■ **Information supplied**
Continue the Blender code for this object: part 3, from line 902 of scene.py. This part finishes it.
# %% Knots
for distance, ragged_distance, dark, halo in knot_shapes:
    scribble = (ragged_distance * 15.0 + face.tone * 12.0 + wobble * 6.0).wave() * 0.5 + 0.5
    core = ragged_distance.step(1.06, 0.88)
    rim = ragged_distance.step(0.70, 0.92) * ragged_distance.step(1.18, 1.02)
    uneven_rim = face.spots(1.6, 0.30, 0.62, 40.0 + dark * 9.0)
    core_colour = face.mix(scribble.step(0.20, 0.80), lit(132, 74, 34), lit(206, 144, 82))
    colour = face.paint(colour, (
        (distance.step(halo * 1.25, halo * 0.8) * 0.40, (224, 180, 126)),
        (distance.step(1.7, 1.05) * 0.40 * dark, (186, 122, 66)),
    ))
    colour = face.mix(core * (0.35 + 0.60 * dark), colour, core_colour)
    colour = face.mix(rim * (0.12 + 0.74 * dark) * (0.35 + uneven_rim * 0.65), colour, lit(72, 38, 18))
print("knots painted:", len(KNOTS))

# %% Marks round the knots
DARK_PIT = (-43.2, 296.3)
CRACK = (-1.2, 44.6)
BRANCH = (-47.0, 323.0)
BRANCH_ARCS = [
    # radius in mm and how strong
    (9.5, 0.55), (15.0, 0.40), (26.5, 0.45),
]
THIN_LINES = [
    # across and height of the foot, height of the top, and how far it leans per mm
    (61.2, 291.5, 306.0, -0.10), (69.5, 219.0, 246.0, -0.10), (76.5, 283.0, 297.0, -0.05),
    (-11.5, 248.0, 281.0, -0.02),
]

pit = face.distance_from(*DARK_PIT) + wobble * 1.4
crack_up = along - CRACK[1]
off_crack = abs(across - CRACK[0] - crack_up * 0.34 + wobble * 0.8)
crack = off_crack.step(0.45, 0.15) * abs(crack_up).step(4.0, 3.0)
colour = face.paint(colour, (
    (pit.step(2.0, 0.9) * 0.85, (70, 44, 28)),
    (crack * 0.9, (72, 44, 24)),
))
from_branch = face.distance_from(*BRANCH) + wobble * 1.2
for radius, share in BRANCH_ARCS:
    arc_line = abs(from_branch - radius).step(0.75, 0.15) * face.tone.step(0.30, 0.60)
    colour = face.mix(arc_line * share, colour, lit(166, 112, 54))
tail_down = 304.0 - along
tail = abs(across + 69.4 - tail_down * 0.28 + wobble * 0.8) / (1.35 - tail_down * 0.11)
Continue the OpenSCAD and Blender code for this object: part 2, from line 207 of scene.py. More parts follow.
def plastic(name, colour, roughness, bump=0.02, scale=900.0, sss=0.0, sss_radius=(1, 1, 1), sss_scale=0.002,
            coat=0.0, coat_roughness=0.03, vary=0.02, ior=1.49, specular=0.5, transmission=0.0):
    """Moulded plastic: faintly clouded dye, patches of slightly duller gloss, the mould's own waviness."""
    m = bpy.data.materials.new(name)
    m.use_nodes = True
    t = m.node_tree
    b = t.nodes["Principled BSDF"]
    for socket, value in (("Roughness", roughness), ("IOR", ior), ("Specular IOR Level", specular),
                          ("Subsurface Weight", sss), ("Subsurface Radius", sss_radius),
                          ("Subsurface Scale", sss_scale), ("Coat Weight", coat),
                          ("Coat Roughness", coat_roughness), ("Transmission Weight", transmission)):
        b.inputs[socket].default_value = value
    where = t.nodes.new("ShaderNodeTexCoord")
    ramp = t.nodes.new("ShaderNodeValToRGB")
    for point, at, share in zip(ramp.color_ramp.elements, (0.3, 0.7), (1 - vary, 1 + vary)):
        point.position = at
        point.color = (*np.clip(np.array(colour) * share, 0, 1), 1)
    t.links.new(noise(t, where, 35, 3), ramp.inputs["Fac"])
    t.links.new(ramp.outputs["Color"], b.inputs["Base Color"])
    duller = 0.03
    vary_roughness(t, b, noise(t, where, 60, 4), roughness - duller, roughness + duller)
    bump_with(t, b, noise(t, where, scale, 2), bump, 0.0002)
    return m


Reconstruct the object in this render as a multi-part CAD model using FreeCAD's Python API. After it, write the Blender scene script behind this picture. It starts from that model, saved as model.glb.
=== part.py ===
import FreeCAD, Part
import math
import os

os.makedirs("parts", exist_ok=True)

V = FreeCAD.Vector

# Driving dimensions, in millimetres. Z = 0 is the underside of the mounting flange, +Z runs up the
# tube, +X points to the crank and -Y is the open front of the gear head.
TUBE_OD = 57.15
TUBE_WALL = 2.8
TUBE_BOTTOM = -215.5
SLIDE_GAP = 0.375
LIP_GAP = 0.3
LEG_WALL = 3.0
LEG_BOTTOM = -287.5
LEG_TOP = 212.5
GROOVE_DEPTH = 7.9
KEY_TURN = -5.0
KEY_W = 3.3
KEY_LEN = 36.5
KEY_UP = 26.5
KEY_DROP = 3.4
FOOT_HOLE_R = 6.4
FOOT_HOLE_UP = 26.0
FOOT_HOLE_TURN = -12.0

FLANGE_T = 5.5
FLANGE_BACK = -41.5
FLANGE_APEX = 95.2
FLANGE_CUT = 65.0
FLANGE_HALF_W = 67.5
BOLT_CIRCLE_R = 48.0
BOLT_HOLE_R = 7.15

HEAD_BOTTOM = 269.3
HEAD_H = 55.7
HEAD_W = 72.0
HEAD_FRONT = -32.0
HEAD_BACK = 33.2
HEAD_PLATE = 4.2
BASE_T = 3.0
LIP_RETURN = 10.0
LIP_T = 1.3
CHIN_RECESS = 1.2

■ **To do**
Copy every line of the material, please, keeping it exactly the same.

■ **Exercise answer**
Continue the Blender code for this object: part 3, from line 902 of scene.py. This part finishes it.
# %% Knots
for distance, ragged_distance, dark, halo in knot_shapes:
    scribble = (ragged_distance * 15.0 + face.tone * 12.0 + wobble * 6.0).wave() * 0.5 + 0.5
    core = ragged_distance.step(1.06, 0.88)
    rim = ragged_distance.step(0.70, 0.92) * ragged_distance.step(1.18, 1.02)
    uneven_rim = face.spots(1.6, 0.30, 0.62, 40.0 + dark * 9.0)
    core_colour = face.mix(scribble.step(0.20, 0.80), lit(132, 74, 34), lit(206, 144, 82))
    colour = face.paint(colour, (
        (distance.step(halo * 1.25, halo * 0.8) * 0.40, (224, 180, 126)),
        (distance.step(1.7, 1.05) * 0.40 * dark, (186, 122, 66)),
    ))
    colour = face.mix(core * (0.35 + 0.60 * dark), colour, core_colour)
    colour = face.mix(rim * (0.12 + 0.74 * dark) * (0.35 + uneven_rim * 0.65), colour, lit(72, 38, 18))
print("knots painted:", len(KNOTS))

# %% Marks round the knots
DARK_PIT = (-43.2, 296.3)
CRACK = (-1.2, 44.6)
BRANCH = (-47.0, 323.0)
BRANCH_ARCS = [
    # radius in mm and how strong
    (9.5, 0.55), (15.0, 0.40), (26.5, 0.45),
]
THIN_LINES = [
    # across and height of the foot, height of the top, and how far it leans per mm
    (61.2, 291.5, 306.0, -0.10), (69.5, 219.0, 246.0, -0.10), (76.5, 283.0, 297.0, -0.05),
    (-11.5, 248.0, 281.0, -0.02),
]

pit = face.distance_from(*DARK_PIT) + wobble * 1.4
crack_up = along - CRACK[1]
off_crack = abs(across - CRACK[0] - crack_up * 0.34 + wobble * 0.8)
crack = off_crack.step(0.45, 0.15) * abs(crack_up).step(4.0, 3.0)
colour = face.paint(colour, (
    (pit.step(2.0, 0.9) * 0.85, (70, 44, 28)),
    (crack * 0.9, (72, 44, 24)),
))
from_branch = face.distance_from(*BRANCH) + wobble * 1.2
for radius, share in BRANCH_ARCS:
    arc_line = abs(from_branch - radius).step(0.75, 0.15) * face.tone.step(0.30, 0.60)
    colour = face.mix(arc_line * share, colour, lit(166, 112, 54))
tail_down = 304.0 - along
tail = abs(across + 69.4 - tail_down * 0.28 + wobble * 0.8) / (1.35 - tail_down * 0.11)
Continue the OpenSCAD and Blender code for this object: part 2, from line 207 of scene.py. More parts follow.
def plastic(name, colour, roughness, bump=0.02, scale=900.0, sss=0.0, sss_radius=(1, 1, 1), sss_scale=0.002,
            coat=0.0, coat_roughness=0.03, vary=0.02, ior=1.49, specular=0.5, transmission=0.0):
    """Moulded plastic: faintly clouded dye, patches of slightly duller gloss, the mould's own waviness."""
    m = bpy.data.materials.new(name)
    m.use_nodes = True
    t = m.node_tree
    b = t.nodes["Principled BSDF"]
    for socket, value in (("Roughness", roughness), ("IOR", ior), ("Specular IOR Level", specular),
                          ("Subsurface Weight", sss), ("Subsurface Radius", sss_radius),
                          ("Subsurface Scale", sss_scale), ("Coat Weight", coat),
                          ("Coat Roughness", coat_roughness), ("Transmission Weight", transmission)):
        b.inputs[socket].default_value = value
    where = t.nodes.new("ShaderNodeTexCoord")
    ramp = t.nodes.new("ShaderNodeValToRGB")
    for point, at, share in zip(ramp.color_ramp.elements, (0.3, 0.7), (1 - vary, 1 + vary)):
        point.position = at
        point.color = (*np.clip(np.array(colour) * share, 0, 1), 1)
    t.links.new(noise(t, where, 35, 3), ramp.inputs["Fac"])
    t.links.new(ramp.outputs["Color"], b.inputs["Base Color"])
    duller = 0.03
    vary_roughness(t, b, noise(t, where, 60, 4), roughness - duller, roughness + duller)
    bump_with(t, b, noise(t, where, scale, 2), bump, 0.0002)
    return m


Reconstruct the object in this render as a multi-part CAD model using FreeCAD's Python API. After it, write the Blender scene script behind this picture. It starts from that model, saved as model.glb.
=== part.py ===
import FreeCAD, Part
import math
import os

os.makedirs("parts", exist_ok=True)

V = FreeCAD.Vector

# Driving dimensions, in millimetres. Z = 0 is the underside of the mounting flange, +Z runs up the
# tube, +X points to the crank and -Y is the open front of the gear head.
TUBE_OD = 57.15
TUBE_WALL = 2.8
TUBE_BOTTOM = -215.5
SLIDE_GAP = 0.375
LIP_GAP = 0.3
LEG_WALL = 3.0
LEG_BOTTOM = -287.5
LEG_TOP = 212.5
GROOVE_DEPTH = 7.9
KEY_TURN = -5.0
KEY_W = 3.3
KEY_LEN = 36.5
KEY_UP = 26.5
KEY_DROP = 3.4
FOOT_HOLE_R = 6.4
FOOT_HOLE_UP = 26.0
FOOT_HOLE_TURN = -12.0

FLANGE_T = 5.5
FLANGE_BACK = -41.5
FLANGE_APEX = 95.2
FLANGE_CUT = 65.0
FLANGE_HALF_W = 67.5
BOLT_CIRCLE_R = 48.0
BOLT_HOLE_R = 7.15

HEAD_BOTTOM = 269.3
HEAD_H = 55.7
HEAD_W = 72.0
HEAD_FRONT = -32.0
HEAD_BACK = 33.2
HEAD_PLATE = 4.2
BASE_T = 3.0
LIP_RETURN = 10.0
LIP_T = 1.3
CHIN_RECESS = 1.2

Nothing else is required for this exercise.